(Task requirements) Begin at the line containing "make_cornice()" and stop at the line containing "# own place."; copy those lines exactly, ends included, and nothing else.

(3D code data)
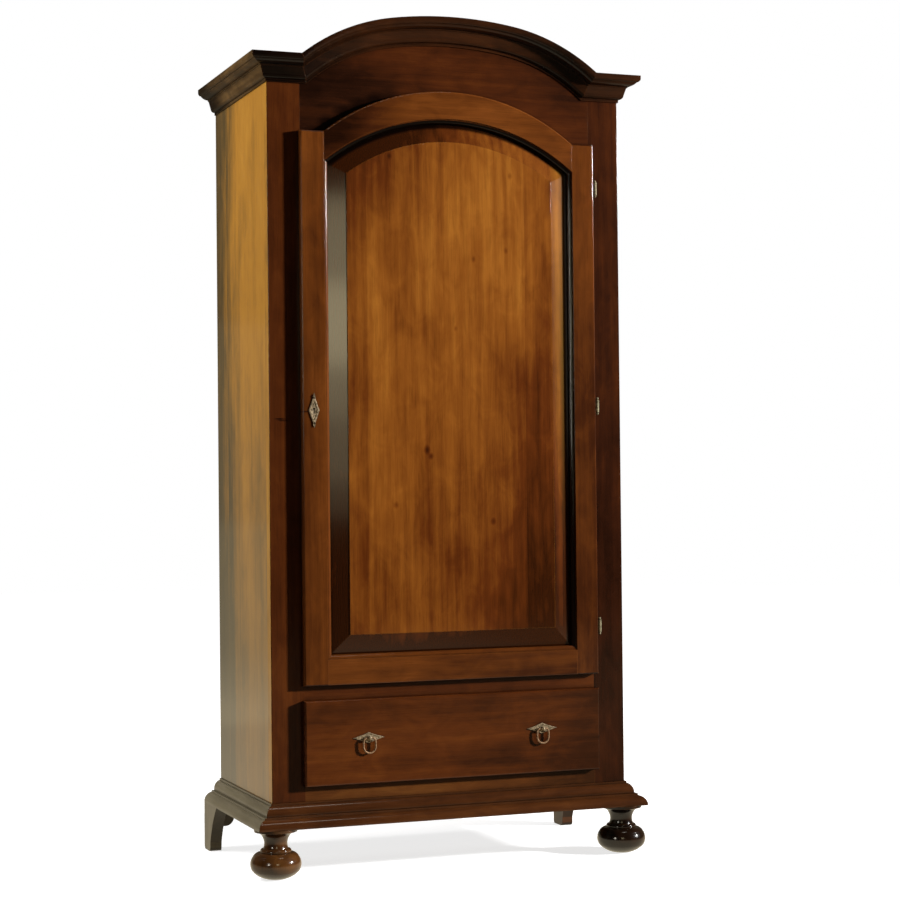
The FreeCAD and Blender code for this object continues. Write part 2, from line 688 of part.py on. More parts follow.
def keyhole(y0, y1):
    """A round hole with a slot below it."""
    depth = y1 - y0
    hole = Part.makeCylinder(2.8, depth, V(KEY_X, y0, KEY_Z + 4), V(0, 1, 0))
    slot = box(KEY_X - 1.4, KEY_X + 1.4, y0, y1, KEY_Z - 7, KEY_Z + 4)
    return hole.fuse(slot)


def lozenge(half_w, half_h, hollow):
    """A diamond plate with slightly hollow sides and a chamfered rim, centred on X = 0, Z = 0."""
    tips = [V(half_w, 0, 0), V(0, 0, half_h), V(-half_w, 0, 0), V(0, 0, -half_h)]
    path = []
    for i in range(4):
        a = tips[i]
        b = tips[(i + 1) % 4]
        path.append((a, (a + b) * 0.5 * (1.0 - hollow), b))
    plate = Part.Face(outline(path)).extrude(V(0, PLATE_T, 0))
    rim = [e for e in plate.Edges if abs(e.BoundBox.YMax) < 0.01]
    return plate.makeChamfer(0.5, rim)


def lock_bolt():
    """The bolt, drawn back, with its tail inside the lock case."""
    x0 = -OPEN_X + BOLT_IN
    return bolt_box(x0, x0 + BOLT_L, 0)


def lock_case():
    """A rim lock on the back of the door, hollow where its bolt slides."""
    x0 = -OPEN_X + FIT + 1
    case = box(x0, x0 + CASE_W, TONGUE_BACK, TONGUE_BACK + CASE_T,
               KEY_Z - CASE_H / 2, KEY_Z + CASE_H / 2)
    rim = [e for e in case.Edges if e.BoundBox.YMin > TONGUE_BACK + CASE_T - 1]
    case = case.makeFillet(1.5, rim)
    run = bolt_box(x0 - 1, x0 + BOLT_L + 4, 0.3)
    return case.cut(run).cut(keyhole(F, F + BOLT_Y - BOLT_T / 2 - 0.3))


def make_door():
    """Two stiles, an arched and a straight rail, the raised panel and the hardware."""
    groove = panel_groove()
    arch = door_arched_rail()
    foot = door_bottom_rail()
    left = door_stile()
    for tenon in door_tenon(*HEAD_TENON) + door_tenon(*FOOT_TENON):
        left = left.cut(tenon)
    right = mirrored(left)
    left = left.cut(keyhole(NEAR, FAR))
    hinges = [hinge_door_half(z) for z in HINGE_ZS]
    for hinge in hinges:
        right = right.cut(hinge)
    save("door_stile_left", left.cut(groove))
    save("door_stile_right", right.cut(groove))
    save("door_arched_rail", arch.cut(groove))
    save("door_bottom_rail", foot.cut(groove))
    save("door_panel", raised_panel())
    plate = lozenge(14, 40, 0.06)
    plate.translate(V(KEY_X, PLATE_Y, KEY_Z))
    save("escutcheon", plate.cut(keyhole(NEAR, F)))
    save("lock_case", lock_case())
    save("lock_bolt", lock_bolt())
    save("hinge_door_halves", Part.makeCompound(hinges))


# ---- drawer -------------------------------------------------------------------------------------------
def drawer_front():
    """A lipped slab with softened edges, grooved behind for the drawer bottom."""
    lip = box(-DOOR_X, DOOR_X, LIP_FACE, LIP_BACK, DRAWER_Z, DRAWER_TOP)
    rim = [e for e in lip.Edges if abs(e.BoundBox.YMax - LIP_FACE) < 0.01]
    lip = lip.makeFillet(ROUND, rim)
    x = OPEN_X - FIT
    tongue = box(-x, x, LIP_BACK, TONGUE_BACK, RAIL_TOP + 1.5, MID_RAIL[0] - FIT)
    return fused([lip, tongue])


def pull_plate():
    """The diamond plate behind a drawer ring."""
    return lozenge(41, 13.5, 0.08)


def pull_post():
    """The post that the ring hangs from: collar, waist and a bored knob."""
    wire = outline([
        (V(0, 0, 0), V(6.5, 0, 0)),
        (V(6.5, 0, 0), V(6.5, -1.2, 0)),
        (V(6.5, -1.2, 0), V(4.2, -2.4, 0), V(3.6, -3.6, 0)),
        (V(3.6, -3.6, 0), V(5.6, -7.4, 0), V(3.4, -11.6, 0)),
        (V(3.4, -11.6, 0), V(1.2, -12.6, 0)),
        (V(1.2, -12.6, 0), V(0, -12.6, 0)),
        (V(0, -12.6, 0), V(0, 0, 0)),
    ])
    knob = Part.Face(wire).revolve(V(0, 0, 0), V(0, 1, 0), 360)
    knob.rotate(V(0, 0, 0), V(0, 1, 0), 90)
    bore = Part.makeCylinder(WIRE + 0.08, 20, V(-10, PLATE_T - PULL_OUT, 0), V(1, 0, 0))
    return knob.cut(bore)


def pull_ring():
    """The ring: a straight bar through the post, then one bent loop of the same wire."""
    bar = 6.0
    bend = 9.5
    leg = 21.0
    wide = bar + bend
    out = bend * math.sin(math.pi / 4)
    down = bend - out
    spine = outline([
        (V(0, 0, 0), V(bar, 0, 0)),
        (V(bar, 0, 0), V(bar + out, 0, -down), V(wide, 0, -bend)),
        (V(wide, 0, -bend), V(wide, 0, -leg)),
        (V(wide, 0, -leg), V(0, 0, -leg - wide), V(-wide, 0, -leg)),
        (V(-wide, 0, -leg), V(-wide, 0, -bend)),
        (V(-wide, 0, -bend), V(-bar - out, 0, -down), V(-bar, 0, 0)),
        (V(-bar, 0, 0), V(0, 0, 0)),
    ])
    section = Part.Wire([Part.Circle(V(0, 0, 0), V(1, 0, 0), WIRE).toShape()])
    return spine.makePipeShell([section], True, False)


def make_drawer():
    """The drawer box with its front, and the two ring pulls."""
    x = OPEN_X - FIT - 1.5
    low = RAIL_TOP + 0.3
    high = MID_RAIL[0] - 12
    back = F + DRAWER_DEEP
    bottom_z = low + 14
    bottom = box(-x + 6, x - 6, TONGUE_BACK - 4, back - 6, bottom_z, bottom_z + DRAWER_BOTTOM_T)
    side = box(-x, -x + DRAWER_SIDE_T, TONGUE_BACK, back, low, high).cut(bottom)
    rear = box(-x + DRAWER_SIDE_T, x - DRAWER_SIDE_T, back - 14, back, low, high - 8).cut(bottom)
    save("drawer_front", drawer_front().cut(bottom))
    save("drawer_side_left", side)
    save("drawer_side_right", mirrored(side))
    save("drawer_back", rear)
    save("drawer_bottom", bottom)
    plates = []
    posts = []
    for x in (-PULL_X, PULL_X):
        plate = pull_plate()
        plate.translate(V(x, PLATE_Y, PULL_Z))
        post = pull_post()
        post.translate(V(x, PLATE_Y, PULL_Z))
        plates.append(plate)
        posts.append(post)
    save("pull_plates", Part.makeCompound(plates))
    save("pull_posts", Part.makeCompound(posts))
    for name, x in (("ring_left", -PULL_X), ("ring_right", PULL_X)):
        ring = pull_ring()
        ring.translate(V(x, LIP_FACE - PULL_OUT, PULL_Z))
        save(name, ring)


make_cornice()
make_base()
make_feet()
make_face_frame()
make_sides()
make_back()
make_boards()
make_drawer_guides()
make_door()
make_drawer()
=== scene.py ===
# %% [markdown]
# # Dressing a bonnetiere
# A bonnetiere is a tall, narrow country cupboard with one door: it once held the bonnets of the house. This
# one is of stained and varnished softwood, with an arched cornice, a raised panel in an arched door, a lipped
# drawer, turned bun feet in front and bracket feet behind. Its boards come in as finished solids, each in its
# own place. The lesson sets up a camera and lamps, gives every board its wood, and adds the small metalwork.

# %% Load the cupboard
import math
from collections import namedtuple

import bmesh
import bpy
from mathutils import Matrix, Vector


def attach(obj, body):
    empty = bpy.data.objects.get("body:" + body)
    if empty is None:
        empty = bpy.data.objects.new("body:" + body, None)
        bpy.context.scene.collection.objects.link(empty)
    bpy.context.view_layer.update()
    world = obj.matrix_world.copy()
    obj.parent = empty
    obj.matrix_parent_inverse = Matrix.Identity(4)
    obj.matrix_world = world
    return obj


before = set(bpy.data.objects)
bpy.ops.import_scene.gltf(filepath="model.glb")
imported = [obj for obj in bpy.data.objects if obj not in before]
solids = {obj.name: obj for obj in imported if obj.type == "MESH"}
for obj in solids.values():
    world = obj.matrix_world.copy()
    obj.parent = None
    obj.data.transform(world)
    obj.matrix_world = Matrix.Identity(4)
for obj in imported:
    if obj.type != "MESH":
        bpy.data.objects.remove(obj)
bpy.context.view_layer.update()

print("boards and fittings:", len(solids))

# %% [markdown]
# ## Where the viewer stands
# The camera stands a little to the left, about five metres off and just under a metre up, so the front and
# the left side both show. A long lens keeps the tall posts nearly parallel. The camera's place and its three
# turns are multiplied into one matrix, which needs no target object to point it.

# %% Camera
EYE = Vector((-1.8347, -5.0485, 0.9371))
LENS = 83.11
TURN_RIGHT = 0.3626
TILT_UP = 0.0177
LEAN = 0.0100
HALFWAY_UP = Vector((0, 0, 1))

camera = bpy.data.objects.new("camera", bpy.data.cameras.new("camera"))
camera.data.lens = LENS
camera.matrix_world = (
    Matrix.Translation(EYE)
    @ Matrix.Rotation(-TURN_RIGHT, 4, "Z")
    @ Matrix.Rotation(math.pi / 2 + TILT_UP, 4, "X")
    @ Matrix.Rotation(-LEAN, 4, "Z")
)
bpy.context.scene.collection.objects.link(camera)
bpy.context.scene.camera = camera
bpy.context.scene.view_settings.view_transform = "Standard"
print("the eye stands", round((EYE - HALFWAY_UP).length, 2), "m from the cupboard")

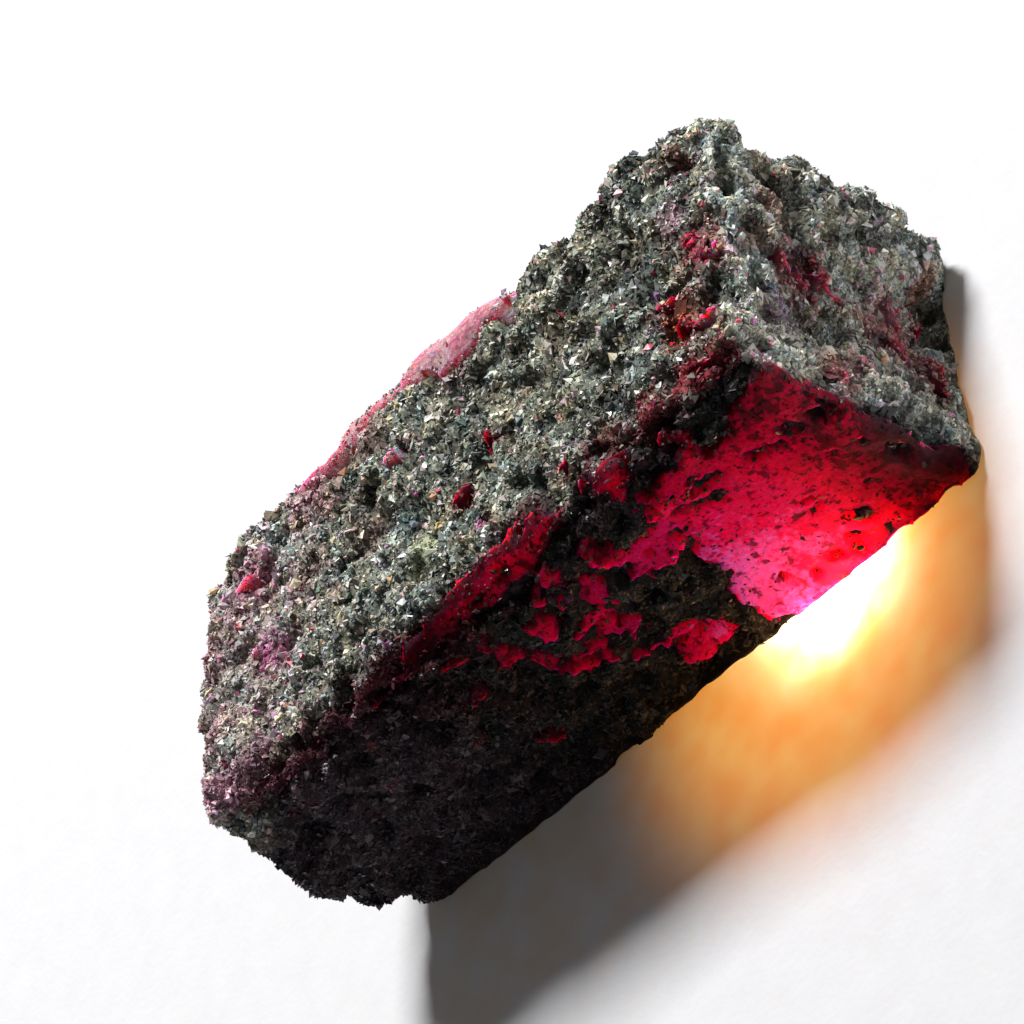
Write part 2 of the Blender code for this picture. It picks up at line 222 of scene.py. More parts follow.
# Each mineral: how many grains, their form, mean size in mm, the spread of sizes, the half sizes of the form,
# how deep they sit, their roughness from and to, and their colours out of 255 with the share of each.
MINERALS = {
    "dark_grit": dict(
        count=47000,
        form="shard",
        size=0.19,
        spread=0.30,
        shape=(0.95, 0.85, 0.95),
        sink=0.0,
        roughness=(0.35, 0.75),
        colours=(
            ((60, 65, 60), 5), ((82, 90, 82), 5), ((106, 106, 92), 3), ((38, 42, 46), 3), ((70, 80, 82), 2),
        ),
    ),
    "pale_grit": dict(
        count=47000,
        form="shard",
        size=0.18,
        spread=0.32,
        shape=(0.95, 0.85, 0.95),
        sink=0.0,
        roughness=(0.3, 0.7),
        colours=(
            ((126, 130, 114), 5), ((156, 156, 140), 4), ((188, 184, 170), 3), ((150, 136, 116), 2),
            ((110, 118, 104), 4), ((222, 218, 208), 2),
        ),
    ),
    "hornblende_grains": dict(
        count=12000,
        form="chip",
        size=0.30,
        spread=0.30,
        shape=(0.66, 0.54, 0.95),
        sink=0.05,
        roughness=(0.3, 0.7),
        colours=(
            ((56, 64, 62), 5), ((78, 86, 80), 5), ((96, 102, 92), 3), ((36, 40, 44), 3), ((66, 78, 74), 2),
        ),
    ),
    "amphibole_grains": dict(
        count=12000,
        form="chip",
        size=0.30,
        spread=0.30,
        shape=(0.72, 0.60, 0.90),
        sink=0.05,
        roughness=(0.3, 0.7),
        colours=(
            ((128, 132, 116), 5), ((152, 154, 140), 4), ((106, 116, 102), 4), ((170, 166, 154), 2),
            ((134, 124, 104), 2),
        ),
    ),
    "mica_flakes": dict(
        count=5000,
        form="block",
        size=0.29,
        spread=0.32,
        shape=(0.75, 0.66, 0.14),
        sink=-0.05,
        roughness=(0.15, 0.35),
        colours=(
            ((176, 178, 168), 4), ((132, 134, 116), 3), ((214, 212, 204), 3), ((96, 96, 84), 3),
        ),
    ),
    "feldspar_grains": dict(
        count=5000,
        form="chip",
        size=0.34,
        spread=0.36,
        shape=(0.72, 0.62, 0.80),
        sink=0.0,
        roughness=(0.25, 0.55),
        colours=(
            ((222, 218, 206), 4), ((196, 186, 164), 4), ((186, 162, 128), 2), ((196, 178, 112), 0.5),
            ((184, 120, 84), 0.5), ((206, 176, 164), 2),
        ),
    ),
    "corundum_grains": dict(
        count=4500,
        form="chip",
        size=0.31,
        spread=0.36,
        shape=(0.72, 0.64, 0.80),
        sink=0.0,
        roughness=(0.25, 0.55),
        colours=(
            ((202, 146, 152), 4), ((184, 136, 168), 3), ((200, 70, 140), 0.5), ((136, 40, 54), 1.5),
            ((216, 176, 176), 2),
        ),
    ),
}

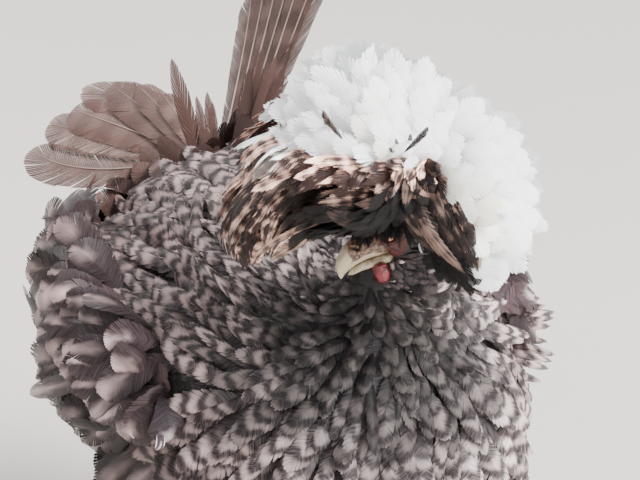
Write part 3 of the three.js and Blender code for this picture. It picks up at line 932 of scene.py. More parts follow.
def quill_rods(name, quill, bow, tip, up, thickness):
    """The shafts of large feathers as one object, lying on their faces and thinning towards the tip."""
    steps, corners = np.linspace(0, 0.97, 12), 5
    centre, along = shaft(quill, bow, tip, np.repeat(steps[None], len(quill), axis=0))
    up = tangential(up[:, None, :], along)
    side = np.cross(along, up)
    radius = (thickness / 2 * (1 - 0.8 * steps[None]))[..., None]
    turns = np.linspace(0, 2 * math.pi, corners, endpoint=False)
    points = np.stack([centre + radius * (side * math.cos(a) + up * (math.sin(a) + 0.3)) for a in turns], 2)
    index = np.arange(len(quill) * len(steps) * corners).reshape(len(quill), len(steps), corners)
    a, b = index[:, :-1], index[:, 1:]
    next_a, next_b = np.roll(a, -1, 2), np.roll(b, -1, 2)
    faces = [np.stack(triangle, -1).reshape(-1, 3) for triangle in ((a, next_a, next_b), (a, next_b, b))]
    return added(name, mesh_from(name, points.reshape(-1, 3), np.concatenate(faces)))


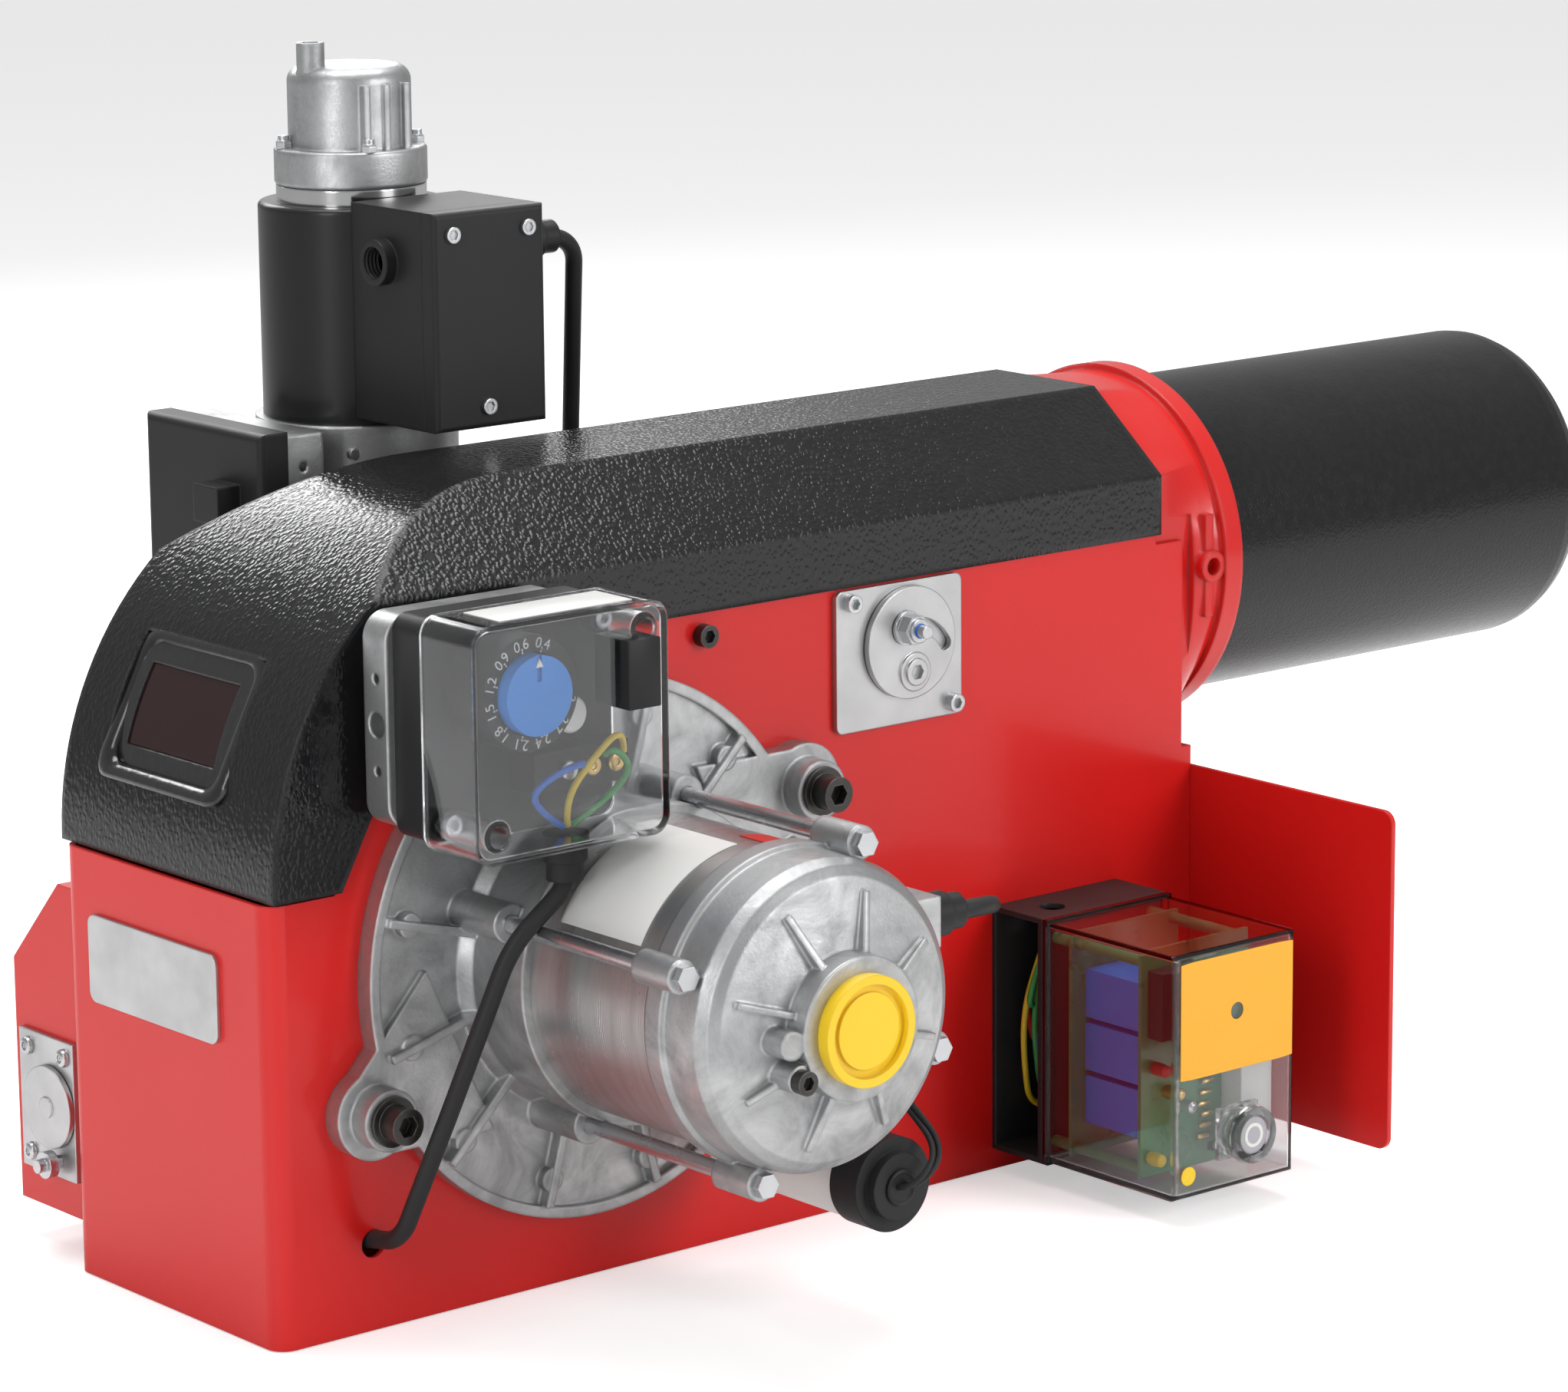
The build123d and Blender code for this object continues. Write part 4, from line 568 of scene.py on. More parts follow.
# ---------------------------------------------------------------- mesh helpers
class Maker:
    """Builds pieces, gives them a finish and hangs them on a body."""

    def __init__(self, finishes: Finishes) -> None:
        """Keep the finishes."""
        self.finishes = finishes

    def place(self, obj: bpy.types.Object, finish: str, body: str, slot: str) -> bpy.types.Object:
        """Link a piece, dress it and let it ride.

        Args:
            obj: the piece.
            finish: name of its finish.
            body: CAD body it rides on.
            slot: not used.

        Returns:
            The piece.
        """
        bpy.context.scene.collection.objects.link(obj)
        obj.data.materials.append(self.finishes[finish])
        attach(obj, body)
        return obj

    def mesh(self, name: str, work: bmesh.types.BMesh, finish: str, slot: str, body: str = "frame",
             smooth: bool = True) -> bpy.types.Object:
        """Turn a bmesh into a placed piece.

        Args:
            name: name of the piece.
            work: its mesh.
            finish: finish name.
            slot: record slot.
            body: body it rides on.
            smooth: smooth shading by angle.

        Returns:
            The piece.
        """
        data = bpy.data.meshes.new(name)
        work.normal_update()
        work.to_mesh(data)
        work.free()
        if smooth:
            data.polygons.foreach_set("use_smooth", [True] * len(data.polygons))
            data.set_sharp_from_angle(angle=SMOOTH_UNDER)
        return self.place(bpy.data.objects.new(name, data), finish, body, slot)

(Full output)
make_cornice()
make_base()
make_feet()
make_face_frame()
make_sides()
make_back()
make_boards()
make_drawer_guides()
make_door()
make_drawer()
=== scene.py ===
# %% [markdown]
# # Dressing a bonnetiere
# A bonnetiere is a tall, narrow country cupboard with one door: it once held the bonnets of the house. This
# one is of stained and varnished softwood, with an arched cornice, a raised panel in an arched door, a lipped
# drawer, turned bun feet in front and bracket feet behind. Its boards come in as finished solids, each in its
# own place. The lesson sets up a camera and lamps, gives every board its wood, and adds the small metalwork.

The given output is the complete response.